What Can I Do About Gray Hair?

This woman had dark hair when the day started.
© iStockphoto.com/cglade

No, it's not your imagination. Some gray hairs -- especially coarse hairs, prematurely gray hairs and gray hairs around the temples and hairlines -- are especially resistant to color or quicker to lose color than other gray hairs. Try the following suggestions:

  • Apply color to gray areas first. (This gives resistant gray hairs more time to absorb color.)
  • Leave color on longer. (Adjust your timing and try it first in the strand test. Grays could take up to 45 minutes to color.)
  • Increase your hair color level. (If your grays still show up even after you've adjusted the timing on your semi- or demi-permanent color, you might consider going up a level.)

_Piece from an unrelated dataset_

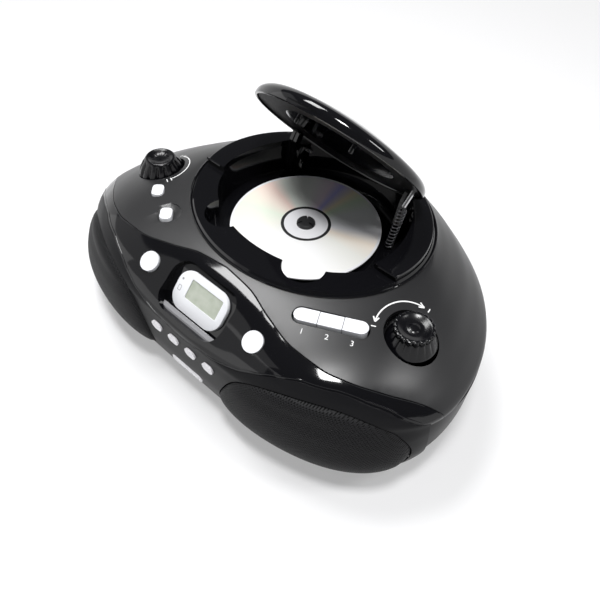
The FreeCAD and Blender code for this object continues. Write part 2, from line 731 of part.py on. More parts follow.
def main_board():
    board = box(-BOARD_HALF, BOARD_HALF, BOARD_FRONT, BOARD_REAR, BOARD_Z, BOARD_Z + BOARD_THICK)
    top = BOARD_Z + BOARD_THICK
    for x, y, w, d, h in ((-40, -20, 22, 14, 5), (10, -26, 14, 14, 2), (40, 0, 30, 10, 16), (-10, 8, 18, 8, 3)):
        board = board.fuse(box(x, x + w, y, y + d, top, top + h))
    for x in (-60, -47, 62):
        board = board.fuse(rod(5, (x, 14, top), (x, 14, top + 14)))
    return board


def board_posts():
    posts = None
    for x in (-BOARD_HALF + 6, BOARD_HALF - 6):
        for y in (BOARD_FRONT + 6, BOARD_REAR - 6):
            post = rod(3.5, (x, y, FOOT_HEIGHT + WALL), (x, y, BOARD_Z))
            posts = post if posts is None else posts.fuse(post)
    return posts


def transformer():
    x, y, z = TRANSFORMER_AT
    core = box(x - 24, x + 24, y - 10, y + 10, z + 4, z + 40).fuse(box(x - 24, x + 24, y - 14, y + 14, z, z + 4))
    return core.fuse(box(x - 14, x + 14, y - 18, y + 18, z + 12, z + 34))


def ac_inlet(outer, inner):
    x, z = INLET_X, INLET_Z
    half, rise = INLET_WIDTH / 2, INLET_HEIGHT / 2
    body = box(x - half - 3, x + half + 3, INLET_BACK, FAR, z - rise - 3, z + rise + 3).common(inner)
    neck = box(x - half, x + half, INLET_BACK, FAR, z - rise, z + rise).common(outer)
    cavity = box(x - half + 1.5, x + half - 1.5, INLET_BACK + 6, FAR, z - rise + 1.5, z + rise - 1.5)
    body = body.fuse(neck).cut(cavity)
    for sign in (-1, 1):
        pin = rod(1.2, (x + sign * 4.3, INLET_BACK + 5, z), (x + sign * 4.3, INLET_BACK + 15, z))
        body = body.fuse(pin)
    return body


def inlet_hole():
    half, rise = INLET_WIDTH / 2 + SEAM, INLET_HEIGHT / 2 + SEAM
    return box(INLET_X - half, INLET_X + half, 60, FAR, INLET_Z - rise, INLET_Z + rise)


def aux_jack(outer, inner):
    x, z = JACK_X, INLET_Z
    body = box(x - 6, x + 6, INLET_BACK, FAR, z - 6, z + 6).common(inner)
    barrel = rod(JACK_BARREL, (x, INLET_BACK, z), (x, FAR, z)).common(outer)
    return body.fuse(barrel).cut(rod(JACK_BORE, (x, JACK_BOTTOM, z), (x, FAR, z)))


def aerial_clips(inner):
    clips = None
    for x in AERIAL_CLIPS:
        clip = box(x - 2, x + 2, AERIAL_Y - 7, FAR, AERIAL_Z - 7, AERIAL_Z + 3).common(inner)
        clips = clip if clips is None else clips.fuse(clip)
    return clips.cut(ferrite_aerial())


def ferrite_aerial():
    return rod(AERIAL_RADIUS, (AERIAL_CLIPS[0] - 12, AERIAL_Y, AERIAL_Z), (AERIAL_CLIPS[1] + 12, AERIAL_Y, AERIAL_Z))


def battery_contacts():
    inside = TRAY_HALF_WIDTH - TRAY_WALL
    floor = FOOT_HEIGHT + WALL
    plates = []
    for sign in (-1, 1):
        for y in (TRAY_FRONT + 12, TRAY_REAR - 14):
            z = floor + 14
            plate = box(-0.25, 0.25, y - 8, y + 8, z - 8, z + 8)
            plate.translate(Vector(sign * (inside - 0.25), 0, 0))
            tip = Part.makeCone(5, 2, 5, Vector(sign * (inside - 0.4), y, z), Vector(-sign, 0, 0))
            plates.append(plate.fuse(tip))
    return Part.makeCompound(plates)


def save(name, shape):
    shape.exportStep("parts/" + name + ".step")


def build():
    nodes = {}
    outer = case_solid(0, 0.0, 0.0)
    inner = case_solid(-WALL, WALL, WALL)
    grown = case_solid(GRILLE_BULGE, 0.0, 0.0)
    shell = outer.cut(inner)
    deck_hole = Part.Face(deck_ellipse(DECK_LEDGE, DECK_HEIGHT - 20)).extrude(Vector(0, 0, 40))
    shell = shell.cut(deck_hole)

    lower = shell.common(below_seam(SEAM))
    front = lower.common(box(-FAR, FAR, -FAR, SPLIT_Y - SEAM, -FAR, FAR))
    rear = lower.common(box(-FAR, FAR, SPLIT_Y, FAR, -FAR, FAR))
    upper = shell.cut(below_seam(0.0))
    arch = before_arch(0.0)
    mask = upper.common(before_arch(SEAM))
    cover = upper.cut(arch).cut(well_tub(SEAM))

    for side in (-1, 1):
        cover = cover.fuse(knob_cup(side, outer)).cut(knob_pocket(side)).cut(shaft_hole(side))
        front = front.fuse(speaker_ring(side, outer))
        front = front.cut(rod(SPEAKER_RADIUS - 3, speaker_point(side, -1), speaker_point(side, 60)))

    display_at = (0, DISPLAY_Y, DISPLAY_Z)
    cup_outer = pill_face(BEZEL_WIDTH + 2 * CUP_MARGIN + 2 * CUP_WALL, BEZEL_HEIGHT + 2 * CUP_MARGIN + 2 * CUP_WALL,
                          BEZEL_CORNER + CUP_MARGIN + CUP_WALL)
    cup_inner = pill_face(BEZEL_WIDTH + 2 * CUP_MARGIN, BEZEL_HEIGHT + 2 * CUP_MARGIN, BEZEL_CORNER + CUP_MARGIN)
    bezel_face = pill_face(BEZEL_WIDTH, BEZEL_HEIGHT, BEZEL_CORNER)
    bezel_at = (BEZEL_SHIFT, DISPLAY_Y, DISPLAY_Z)
    cup_start = along(DISPLAY_TURN, bezel_at, -CUP_DEPTH)
    cup = block(cup_outer, 30, DISPLAY_TURN, cup_start).common(outer)
    floor_at = along(DISPLAY_TURN, bezel_at, -BEZEL_THICK)
    cup = cup.cut(block(cup_inner, 60, DISPLAY_TURN, floor_at))
    mask = mask.cut(block(cup_outer, 60, DISPLAY_TURN, cup_start))
    mask = mask.fuse(cup)
    lcd_back = along(DISPLAY_TURN, display_at, -LCD_THICK - 0.6)
    window = block(pill_face(LCD_WIDTH, LCD_HEIGHT, 1.0), LCD_THICK, DISPLAY_TURN, lcd_back)
    bezel = block(bezel_face, BEZEL_THICK, DISPLAY_TURN, floor_at)
    bezel = bezel.cut(block(pill_face(LCD_WIDTH, LCD_HEIGHT, 1.0), 20, DISPLAY_TURN, lcd_back))
    nodes["display_bezel"] = bezel
    nodes["lcd_panel"] = window

    keys = {}
    for name, side in (("previous_button", -1), ("next_button", 1)):
        at = (side * ROUND_X, ROUND_Y, ROUND_Z)
        face = pill_face(2 * ROUND_RADIUS, 2 * ROUND_RADIUS, ROUND_RADIUS)
        hole = pill_face(2 * (ROUND_RADIUS + KEY_GAP), 2 * (ROUND_RADIUS + KEY_GAP), ROUND_RADIUS + KEY_GAP)
        keys[name] = button(face, ROUND_TURN, at, 2.0)
        mask = mask.cut(block(hole, -30, ROUND_TURN, along(ROUND_TURN, at, 10)))
    for index, x in enumerate(OVAL_X):
        y = front_wall(x, OVAL_Z) - FRONT_KEY_PROUD
        at = (x, y, OVAL_Z)
        keys["function_button_%d" % (index + 1)] = button(pill_face(OVAL_WIDTH, OVAL_HEIGHT, OVAL_HEIGHT / 2),
                                                          FRONT_TURN, at, 1.0)
        hole = pill_face(OVAL_WIDTH + 2 * KEY_GAP, OVAL_HEIGHT + 2 * KEY_GAP, OVAL_HEIGHT)
        front = front.cut(block(hole, 20, FRONT_TURN, (x, y + 10, OVAL_Z)))
    pill_at = (0, front_wall(0, PILL_Z) - FRONT_KEY_PROUD, PILL_Z)
    keys["memory_button"] = button(pill_face(PILL_WIDTH, PILL_HEIGHT, PILL_HEIGHT), FRONT_TURN, pill_at, 1.5)
    hole = pill_face(PILL_WIDTH + 2 * KEY_GAP, PILL_HEIGHT + 2 * KEY_GAP, PILL_HEIGHT)
    front = front.cut(block(hole, 30, FRONT_TURN, (0, pill_at[1] + 12, PILL_Z)))

    row = pill_face(SOURCE_LENGTH, SOURCE_WIDTH, SOURCE_WIDTH / 2)
    row_hole = pill_face(SOURCE_LENGTH + 2 * KEY_GAP, SOURCE_WIDTH + 2 * KEY_GAP, SOURCE_WIDTH)
    source_at = (SOURCE_X, SOURCE_Y, SOURCE_TOP)
    cover = cover.cut(block(row_hole, -30, SOURCE_ROT, along(SOURCE_ROT, source_at, 10)))
    pitch = SOURCE_LENGTH / 3
    for index in range(3):
        x0 = -SOURCE_LENGTH / 2 + pitch * index + (KEY_GAP / 2 if index else 0)
        x1 = -SOURCE_LENGTH / 2 + pitch * (index + 1) - (KEY_GAP / 2 if index < 2 else 0)
        slab = box(x0, x1, -20, 20, -FAR, FAR)
        body = row.extrude(Vector(0, 0, -(WALL + KEY_STEM + 1))).common(slab)
        keys["source_key_%d" % (index + 1)] = place(body, SOURCE_ROT, source_at)
    for name, at in SQUARE_PLACES.items():
        keys[name] = button(pill_face(SQUARE_SIZE, SQUARE_SIZE, SQUARE_CORNER), SQUARE_ROT, at, 1.0)
        hole = pill_face(SQUARE_SIZE + 2 * KEY_GAP, SQUARE_SIZE + 2 * KEY_GAP, SQUARE_CORNER + KEY_GAP)
        cover = cover.cut(block(hole, -30, SQUARE_ROT, along(SQUARE_ROT, at, 10)))
    nodes.update(keys)

    door_zone = box(-TRAY_HALF_WIDTH + 2, TRAY_HALF_WIDTH - 2, TRAY_FRONT, FAR, 0, FOOT_HEIGHT + WALL)
    rear = rear.cut(door_zone)
    c = DOOR_CLEARANCE
    door_space = box(-TRAY_HALF_WIDTH + 2 + c, TRAY_HALF_WIDTH - 2 - c, TRAY_FRONT + c, FAR, 0,
                     FOOT_HEIGHT + WALL - c)
    nodes["battery_door"] = outer.common(door_space)
    z0 = FOOT_HEIGHT + WALL
    tray = box(-TRAY_HALF_WIDTH, TRAY_HALF_WIDTH, TRAY_FRONT - TRAY_WALL, TRAY_REAR, z0, z0 + TRAY_HEIGHT)
    tray = tray.cut(box(-TRAY_HALF_WIDTH + TRAY_WALL, TRAY_HALF_WIDTH - TRAY_WALL, TRAY_FRONT,
                        TRAY_REAR - TRAY_WALL, z0 - 1, z0 + TRAY_HEIGHT - TRAY_WALL))
    nodes["battery_tray"] = tray.common(inner.fuse(door_zone))
    nodes["battery_contacts"] = battery_contacts()
    rear = rear.fuse(board_posts()).fuse(aerial_clips(inner)).cut(inlet_hole())
    rear = rear.cut(rod(JACK_BARREL + SEAM, (JACK_X, 60, INLET_Z), (JACK_X, FAR, INLET_Z)))
    nodes["mains_inlet"] = ac_inlet(outer, inner)
    nodes["aux_jack"] = aux_jack(outer, inner)
    nodes["ferrite_aerial"] = ferrite_aerial()
    nodes["main_board"] = main_board()
    nodes["transformer"] = transformer()
    nodes["mechanism_frame"] = mount_frame()
    nodes["sled_rods"] = sled_rods()
    nodes["optical_pickup"] = optical_pickup()
    nodes["pickup_lens"] = rod(LENS_RADIUS, (LENS_X, DISC_Y, WELL_FLOOR - 1), (LENS_X, DISC_Y, WELL_FLOOR + 1))
    nodes["spindle_motor"] = spindle_motor()
    nodes["lid_spring"] = lid_spring()
    nodes["rear_cabinet"] = rear
    nodes["front_cabinet"] = front
    nodes["front_mask"] = mask
    nodes["top_cover"] = cover
    nodes["cd_well"] = cd_well()
    nodes["rear_crown"] = rear_crown()
    for name, side in (("left", -1), ("right", 1)):
        grille = grown.common(grille_prism(side, 0)).cut(outer)
        nodes["speaker_grille_" + name] = grille
        nodes["speaker_" + name] = speaker(side)
        nodes["lid_arm_" + name] = open_lid(lid_arm(side))
        nodes["hinge_pin_" + name] = hinge_pin(side)
    nodes["lid_shell"] = open_lid(lid_shell())
    nodes["lid_lining"] = open_lid(lid_lining())
    nodes["volume_knob"] = knob(-1, 12, 2.2)
    nodes["tuning_knob"] = knob(1, 16, 1.7)
    nodes["volume_control"] = pot(-1)
    nodes["tuning_capacitor"] = pot(1)
    disc = ring(DISC_RADIUS, DISC_HOLE, (0, DISC_Y, DISC_TOP - DISC_THICK), (0, DISC_Y, DISC_TOP))
    nodes["compact_disc"] = disc
    nodes["spindle_hub"] = spindle_hub()
    feet = [rod(FOOT_RADIUS, (x, y, 0), (x, y, FOOT_HEIGHT)) for x, y in FOOT_PLACES]
    nodes["rubber_feet"] = Part.makeCompound(feet)
    return nodes


os.makedirs("parts", exist_ok=True)
for node, solid in build().items():
    save(node, solid)
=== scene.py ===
import bmesh
import bpy
import json
import math
from mathutils import Matrix, Vector

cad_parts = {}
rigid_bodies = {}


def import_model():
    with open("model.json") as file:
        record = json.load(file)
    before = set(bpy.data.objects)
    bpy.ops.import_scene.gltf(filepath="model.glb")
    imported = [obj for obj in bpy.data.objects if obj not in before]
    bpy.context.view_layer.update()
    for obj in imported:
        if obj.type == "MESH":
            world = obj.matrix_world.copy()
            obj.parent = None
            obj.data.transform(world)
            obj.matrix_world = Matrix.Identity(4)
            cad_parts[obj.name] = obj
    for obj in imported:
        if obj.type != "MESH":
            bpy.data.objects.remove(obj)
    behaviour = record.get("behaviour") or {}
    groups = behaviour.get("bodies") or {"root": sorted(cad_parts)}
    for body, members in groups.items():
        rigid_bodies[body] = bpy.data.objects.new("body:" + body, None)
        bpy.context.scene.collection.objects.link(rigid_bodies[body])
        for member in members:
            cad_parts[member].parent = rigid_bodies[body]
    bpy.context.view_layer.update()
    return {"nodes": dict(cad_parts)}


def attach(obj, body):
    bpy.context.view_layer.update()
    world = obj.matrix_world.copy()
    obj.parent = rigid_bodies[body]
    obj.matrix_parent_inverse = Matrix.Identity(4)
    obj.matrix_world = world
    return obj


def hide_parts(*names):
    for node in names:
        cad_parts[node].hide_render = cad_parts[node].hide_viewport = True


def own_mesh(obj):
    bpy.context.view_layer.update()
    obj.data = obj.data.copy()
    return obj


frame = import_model()
nodes = frame["nodes"]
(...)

Science is also searching for a better solution to gray hair. Cancer researchers learned that liposomes, substances that deliver a drug into the body, can be used to deposit melanin, the pigment that gives hair its color, inside follicles and color hair from the roots up. If further research proves successful, products could be available in the next 10 years, they predict. On another front, after 30 years of research, L'oreal laboratories have developed a precursor molecule for melanin, dihydroxyl-5.6-indole, which enables the natural process of hair pigmentation to take place biologically through a slow oxydization process. With the right proportions, everyone could get back their own natural hair color! Researchers are using this new chemical to come up with a new way to enhance hair color or cover gray.